Beverly’s best US friend, Carol Rance (Kathleen Rose Perkins) begins a relationship, true to form, with her new boss, Helen Basch (Andrea Savage). We spend probably too much time on the Carol thread as the relationship goes through predictable ups-and-downs. Savage is a delightful addition to the cast, though.

Sean and Beverly set off on a new thread of their own, when they sell a new sitcom even before Pucks! is officially laid to rest. This looks like another victory, until Sean’s old writing partner, Tim Whittick (Bruce Mackinnon), drops in claiming that the idea for the new sitcom was one that he and Sean came up with together. Compounding the Lincolns’ problems, once again, is Matt LeBlanc, who believes he will be in their new show, but they don’t want him. Also, Helen Basch becomes jealous that Carol spends too much time with Beverly, and hers isn’t the quiet kind of jealousy.

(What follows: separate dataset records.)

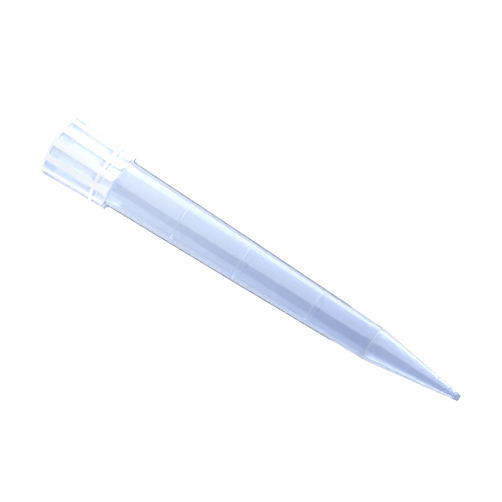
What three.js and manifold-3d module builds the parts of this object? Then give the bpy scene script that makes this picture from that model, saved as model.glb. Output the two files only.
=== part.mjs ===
// A 1000 microlitre pipette tip: one thin-walled polypropylene moulding with a ribbed collar.
// Millimetres. +Z runs along the tip's axis, from the open rim at z = 0 to the fine end on top.
// The tip stands on its rim. One of the twelve ribs faces straight down the -Y axis.

import * as THREE from "three";
import { mergeVertices } from "three/addons/utils/BufferGeometryUtils.js";
import Module from "manifold-3d";

// ---- Driving dimensions ----

const LENGTH = 71.5;
const FACETS = 72;

// The collar that the rack and the nozzle hold: a slightly conical sleeve with ribs outside.
const RIM_RADIUS = 4.93;
const COLLAR_LENGTH = 11.0;
const COLLAR_END_RADIUS = 4.5;
const RIM_EDGE = 0.1;

// The sleeve's own surface, which is the floor between the ribs.
const SLEEVE_RIM_RADIUS = 4.28;
const SLEEVE_END_RADIUS = 3.95;
const SLEEVE_RUNOUT = 0.2;

// The ribs run the length of the collar, with parallel flanks and a rounded lower end.
const RIB_COUNT = 12;
const RIB_WIDTH = 1.15;
const RIB_END_RADIUS = 0.36;

// Hoops that join the ribs: the rim, a broad hoop, and a fine one close above the shoulder.
// Each gap between two hoops is a row of recesses, open between the ribs.
const RIM_HOOP_END = 0.4;
const BROAD_HOOP = { start: 8.25, end: 8.95 };
const FINE_HOOP = { start: 9.35, end: 9.55 };

// The barrel below the collar: two very slight tapers, then a groove where the fine cone starts.
const BARREL_START_RADIUS = 3.84;
const BARREL_WAIST = { z: 33.4, radius: 3.38 };
const CONE_START = 56.6;
const CONE_START_RADIUS = 2.78;
const GROOVE = { width: 0.36, depth: 0.07, side: 0.06 };

// The fine end, cut square.
const END_RADIUS = 0.52;
const ORIFICE_RADIUS = 0.36;

// Low graduation rings round the barrel, at about 750, 500 and 250 microlitres.
const GRADUATIONS = [22.4, 33.4, 46.2];
const RING = { width: 0.24, height: 0.05, side: 0.05 };

// The socket that takes the pipette's nozzle, the short funnel behind it, and the bore.
const MOUTH_RADIUS = 4.08;
const MOUTH_LEAD_IN = 0.5;
const SOCKET_RIM_RADIUS = 3.86;
const SOCKET_END_RADIUS = 3.45;
const SOCKET_LENGTH = 10.9;
const FUNNEL_LENGTH = 1.6;
const BORE_START_RADIUS = 3.07;
const BORE_END_RADIUS = 2.15;

// How far a cutting shape reaches past the surface it cuts.
const CLEARANCE = 0.6;

// ---- Geometry helpers ----

const wasm = await Module();
wasm.setup();

/** A closed outline of [radius, z] pairs turned once about Z, with its outer side listed upwards. */
function revolve(outline) {
  const points = [...outline, outline[0]].map(([radius, z]) => new THREE.Vector2(radius, z));
  return new THREE.LatheGeometry(points, FACETS).rotateX(Math.PI / 2);
}

/** The geometry as a solid that can be joined and cut. */
function solidOf(geometry) {
  const bare = geometry.clone();
  bare.deleteAttribute("normal");
  bare.deleteAttribute("uv");
  const merged = mergeVertices(bare);
  const vertProperties = new Float32Array(merged.attributes.position.array);
  const triVerts = new Uint32Array(merged.index.array);
  return new wasm.Manifold(new wasm.Mesh({ numProp: 3, vertProperties, triVerts }));
}

/** The solid as geometry again, with flat-shaded normals. */
function geometryOf(solid) {
  const { vertProperties, triVerts } = solid.getMesh();
  const geometry = new THREE.BufferGeometry();
  geometry.setAttribute("position", new THREE.BufferAttribute(vertProperties, 3));
  geometry.setIndex(new THREE.BufferAttribute(triVerts, 1));
  const faceted = geometry.toNonIndexed();
  faceted.computeVertexNormals();
  return faceted;
}

/** The value at z on the straight line from (z0, r0) to (z1, r1). */
function along(z, z0, r0, z1, r1) {
  return THREE.MathUtils.mapLinear(z, z0, z1, r0, r1);
}

/** The collar's outer radius, over the ribs and hoops, at height z. */
function collarRadius(z) {
  return along(z, 0, RIM_RADIUS, COLLAR_LENGTH, COLLAR_END_RADIUS);
}

/** The sleeve's radius between the ribs at height z. */
function sleeveRadius(z) {
  return along(z, 0, SLEEVE_RIM_RADIUS, COLLAR_LENGTH, SLEEVE_END_RADIUS);
}

/** The barrel's outer radius at height z, without its rings. */
function barrelRadius(z) {
  if (z < BARREL_WAIST.z) {
    return along(z, COLLAR_LENGTH, BARREL_START_RADIUS, BARREL_WAIST.z, BARREL_WAIST.radius);
  }
  return along(z, BARREL_WAIST.z, BARREL_WAIST.radius, CONE_START, CONE_START_RADIUS);
}

// ---- The turned blank ----

/** One low graduation ring: up its side, along its crest and down again. */
function graduationRing(z) {
  const foot = RING.width / 2;
  const crest = foot - RING.side;
  return [
    [barrelRadius(z - foot), z - foot],
    [barrelRadius(z) + RING.height, z - crest],
    [barrelRadius(z) + RING.height, z + crest],
    [barrelRadius(z + foot), z + foot],
  ];
}

/** The groove that parts the barrel from the fine cone. */
function coneGroove() {
  const start = CONE_START - GROOVE.width;
  const floor = CONE_START_RADIUS - GROOVE.depth;
  return [
    [barrelRadius(start), start],
    [floor, start + GROOVE.side],
    [floor, CONE_START - GROOVE.side],
    [CONE_START_RADIUS, CONE_START],
  ];
}

/** The moulding's wall, with the collar still plain and full. */
function blank() {
  const collarEnd = COLLAR_LENGTH + SLEEVE_RUNOUT;
  const outside = [
    [RIM_RADIUS - RIM_EDGE, 0],
    [collarRadius(RIM_EDGE), RIM_EDGE],
    [collarRadius(collarEnd), collarEnd],
    [barrelRadius(collarEnd), collarEnd],
    ...GRADUATIONS.flatMap(graduationRing),
    ...coneGroove(),
    [END_RADIUS, LENGTH],
  ];
  const inside = [
    [ORIFICE_RADIUS, LENGTH],
    [BORE_END_RADIUS, CONE_START],
    [BORE_START_RADIUS, SOCKET_LENGTH + FUNNEL_LENGTH],
    [SOCKET_END_RADIUS, SOCKET_LENGTH],
    [SOCKET_RIM_RADIUS, MOUTH_LEAD_IN],
    [MOUTH_RADIUS, 0],
  ];
  return solidOf(revolve([...outside, ...inside]));
}

// ---- The collar's ribs and recesses ----

/** A rib's outline, seen from outside the collar: parallel flanks and a rounded lower end. */
function ribOutline() {
  const half = RIB_WIDTH / 2;
  const round = RIB_END_RADIUS;
  const outline = new THREE.Shape();
  outline.moveTo(-half, -CLEARANCE);
  outline.lineTo(half, -CLEARANCE);
  outline.lineTo(half, COLLAR_LENGTH - round);
  outline.absarc(half - round, COLLAR_LENGTH - round, round, 0, Math.PI / 2, false);
  outline.lineTo(round - half, COLLAR_LENGTH);
  outline.absarc(round - half, COLLAR_LENGTH - round, round, Math.PI / 2, Math.PI, false);
  outline.closePath();
  return outline;
}

/** A straight bar that stands out from the axis past the collar, with a rib's outline. */
function ribBar() {
  const depth = RIM_RADIUS + CLEARANCE;
  const bar = new THREE.ExtrudeGeometry(ribOutline(), { depth, bevelEnabled: false, curveSegments: 4 });
  const tangent = new THREE.Vector3(0, 1, 0);
  const up = new THREE.Vector3(0, 0, 1);
  const outward = new THREE.Vector3(1, 0, 0);
  return bar.applyMatrix4(new THREE.Matrix4().makeBasis(tangent, up, outward));
}

/** A row of recesses from one hoop to the next, as a full ring outside the sleeve. */
function recessRing(start, end) {
  return solidOf(
    revolve([
      [sleeveRadius(start), start],
      [collarRadius(start) + CLEARANCE, start],
      [collarRadius(end) + CLEARANCE, end],
      [sleeveRadius(end), end],
    ]),
  );
}

/** All the recesses: each ring of them, less the twelve ribs that cross it. */
function recesses() {
  const rings = [
    recessRing(RIM_HOOP_END, BROAD_HOOP.start),
    recessRing(BROAD_HOOP.end, FINE_HOOP.start),
    recessRing(FINE_HOOP.end, COLLAR_LENGTH + CLEARANCE),
  ];
  let cut = rings.reduce((joined, ring) => joined.add(ring));
  for (let i = 0; i < RIB_COUNT; i++) {
    const bar = ribBar().rotateZ((i * 2 * Math.PI) / RIB_COUNT);
    cut = cut.subtract(solidOf(bar));
  }
  return cut;
}

// ---- The finished tip ----

const polypropylene = new THREE.MeshStandardMaterial({
  name: "tinted_polypropylene",
  color: 0x8fb6e6,
  roughness: 0.28,
  metalness: 0,
  transparent: true,
  opacity: 0.7,
  flatShading: true,
});

const tip = new THREE.Mesh(geometryOf(blank().subtract(recesses())), polypropylene);
tip.name = "pipette_tip";

const part = new THREE.Group();
part.name = "pipette_tip_part";
part.add(tip);

export default part;
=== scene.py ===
# %% [markdown]
# # A pipette tip in tinted polypropylene
#
# A pipette tip is one thin moulding: a ribbed collar, a long slightly tapered barrel and a fine cone. The
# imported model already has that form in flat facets. This lesson turns the same form into a smooth surface
# with numpy, gives it a translucent blue plastic, and lights it so that the wall, the ribs and the rings
# all read.

import math

import bpy
import numpy as np
from mathutils import Matrix, Vector


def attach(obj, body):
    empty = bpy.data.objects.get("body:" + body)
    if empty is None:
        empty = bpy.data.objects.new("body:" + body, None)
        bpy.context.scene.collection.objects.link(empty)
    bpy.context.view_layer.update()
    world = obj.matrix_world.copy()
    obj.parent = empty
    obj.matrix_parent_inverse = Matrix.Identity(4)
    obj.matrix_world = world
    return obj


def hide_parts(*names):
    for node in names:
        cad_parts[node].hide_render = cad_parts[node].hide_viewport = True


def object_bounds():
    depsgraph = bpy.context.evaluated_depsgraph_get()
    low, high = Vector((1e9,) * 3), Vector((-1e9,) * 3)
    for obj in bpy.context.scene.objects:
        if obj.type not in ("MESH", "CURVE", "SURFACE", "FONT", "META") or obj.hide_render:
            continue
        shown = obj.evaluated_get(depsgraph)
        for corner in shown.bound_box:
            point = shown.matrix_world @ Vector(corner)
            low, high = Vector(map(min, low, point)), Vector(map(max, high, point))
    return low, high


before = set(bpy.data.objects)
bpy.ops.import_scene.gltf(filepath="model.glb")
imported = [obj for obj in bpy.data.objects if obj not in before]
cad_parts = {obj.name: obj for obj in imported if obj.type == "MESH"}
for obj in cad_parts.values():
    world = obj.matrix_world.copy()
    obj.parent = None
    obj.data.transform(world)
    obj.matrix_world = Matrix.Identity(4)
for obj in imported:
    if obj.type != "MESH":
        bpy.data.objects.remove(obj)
cad_low, cad_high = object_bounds()

NODE = "pipette_tip"
MM = 0.001
LENGTH = cad_high.z
print("packed model:", [round(v / MM, 2) for v in (*cad_low, *cad_high)], "mm")

# %% [markdown]
# ## The camera
#
# A long lens far away keeps the sides of small laboratory ware nearly parallel. The tip stands on its rim
# here, and the camera is rolled instead: the tip then lies across the picture from the upper left to the
# lower right. A camera could be turned by angles one after the other, but three directions are simpler to
# check: where its right side, its top and its back point.

# %% Place the long lens
CAMERA_ELEVATION = math.radians(11.2)
CAMERA_ROLL = math.radians(122.34)
CAMERA_DISTANCE = 0.95
FIELD_WIDTH = 0.0745
AIM = Vector((-0.00193, 0.0, 0.0333))
SENSOR_WIDTH_MM = 36.0
NEAREST, FARTHEST = 0.05, 20.0


def rolled_camera_matrix(aim, distance, elevation, roll):
    """The camera's world matrix. Its back points away from the aim, towards -Y and up by the elevation.
    Its right side is the level sideways direction turned by the roll towards the upright one, and its top
    is square to both."""
    back = Vector((0.0, -math.cos(elevation), math.sin(elevation)))
    level = Vector((1.0, 0.0, 0.0))
    upright = back.cross(level)
    right = level * math.cos(roll) + upright * math.sin(roll)
    top = back.cross(right)
    turn = Matrix((right, top, back)).transposed().to_4x4()
    return Matrix.Translation(aim + back * distance) @ turn


camera_data = bpy.data.cameras.new("camera")
camera_data.sensor_width = SENSOR_WIDTH_MM
camera_data.lens = SENSOR_WIDTH_MM * CAMERA_DISTANCE / FIELD_WIDTH
camera_data.clip_start = NEAREST
camera_data.clip_end = FARTHEST
camera = bpy.data.objects.new("camera", camera_data)
camera.matrix_world = rolled_camera_matrix(AIM, CAMERA_DISTANCE, CAMERA_ELEVATION, CAMERA_ROLL)
bpy.context.scene.collection.objects.link(camera)
bpy.context.scene.camera = camera
print("lens:", round(camera_data.lens), "mm")

# %% [markdown]
# ## A grid surface from numpy
#
# Everything on the tip is turned about one axis, so the whole moulding is one sheet of points: each row
# is a height along the wall, each column an angle round the axis. The wall goes up the outside, over the
# fine end and down the bore, so the last row joins the first, and the last column joins the first. A
# Screw modifier could turn a profile too, but it can't raise ribs, and this sheet has no seam, no pole
# and no open edge.

# %% Helpers for stations and for a closed grid


def stations(start, stretches):
    """Values from the start through each stretch's end, where a stretch is an end and its number of even
    steps."""
    values = [start]
    for end, steps in stretches:
        values.extend(np.linspace(values[-1], end, steps + 1)[1:])
    return np.array(values)


def smooth_step(x):
    """0 below 0, 1 above 1, and 3x^2 - 2x^3 in between, which starts and ends level."""
    x = np.clip(x, 0.0, 1.0)
    return x * x * (3.0 - 2.0 * x)


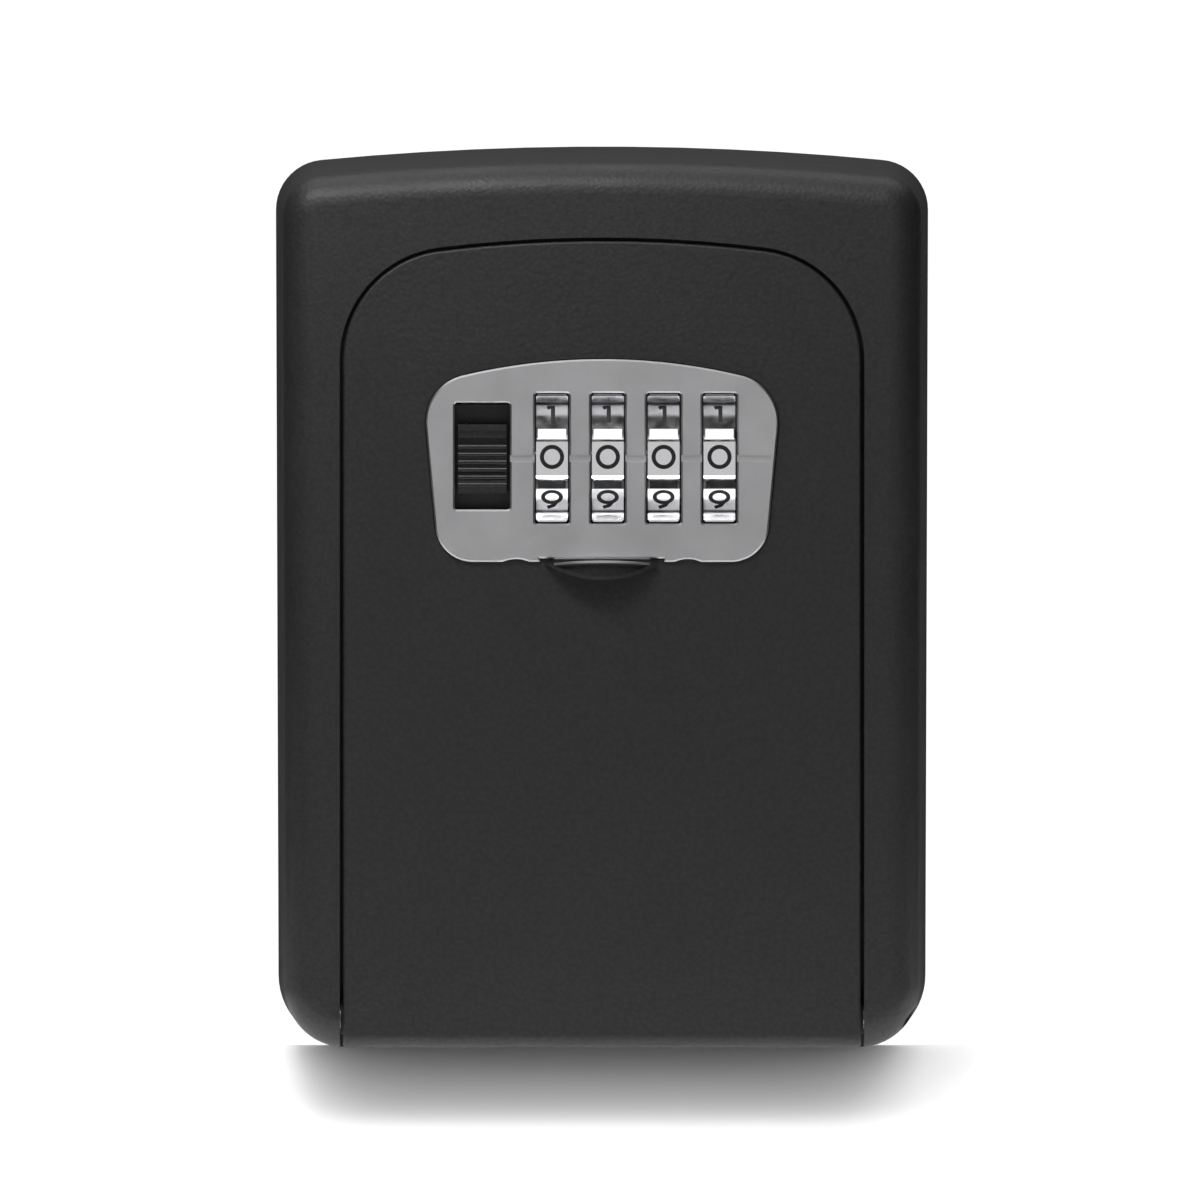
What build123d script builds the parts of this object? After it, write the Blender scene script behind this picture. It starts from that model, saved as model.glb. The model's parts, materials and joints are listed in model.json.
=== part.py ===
from build123d import *
import math
import os

# Wall-mounted key lock box with a bottom-hinged door and a four-wheel combination lock.
# Millimetres. The origin is the centre of the back face, +Z is up, the front faces -Y
# and +X is to the right as seen from the front.

# ---- Housing ----
WIDTH = 85.0
HEIGHT = 117.0
DEPTH = 40.0
DRAFT = 2.0                 # degrees, the casting narrows towards the front
FOOT_TAPER = 0.35           # each side leans in by this much from top to bottom
CROWN_R = 385.0             # radius of the arched top edge
TOP_CORNER_R = 6.5
FOOT_CORNER_R = 9.0
FRONT_FILLET = 4.0
BACK_WALL = 3.0
FRONT_Y = -DEPTH

# ---- Door ----
DOOR_HALF = 33.4
DOOR_TOP = 47.05
DOOR_BOTTOM = -57.1
DOOR_CROWN_R = 170.8
DOOR_CORNER_R = 14.2
DOOR_GAP = 0.45
DOOR_PLATE = 3.4
DOOR_BACK_Y = FRONT_Y + DOOR_PLATE
DOOR_EDGE_R = 0.35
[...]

All of these story threads arrive at the final episode without actually ending. We’re just at a new status quo for the show, everything seriously dysfunctional, with the Lincolns no closer to home.

I liked this season, but not as much as the ones that came before. Of course, I knew that Season 5 was the last for the series already, but I still couldn’t help but think, while watching Season 4, that it was time to begin wrapping things up. In some ways, it seemed that the writers were trying almost too hard to prolong Act Two.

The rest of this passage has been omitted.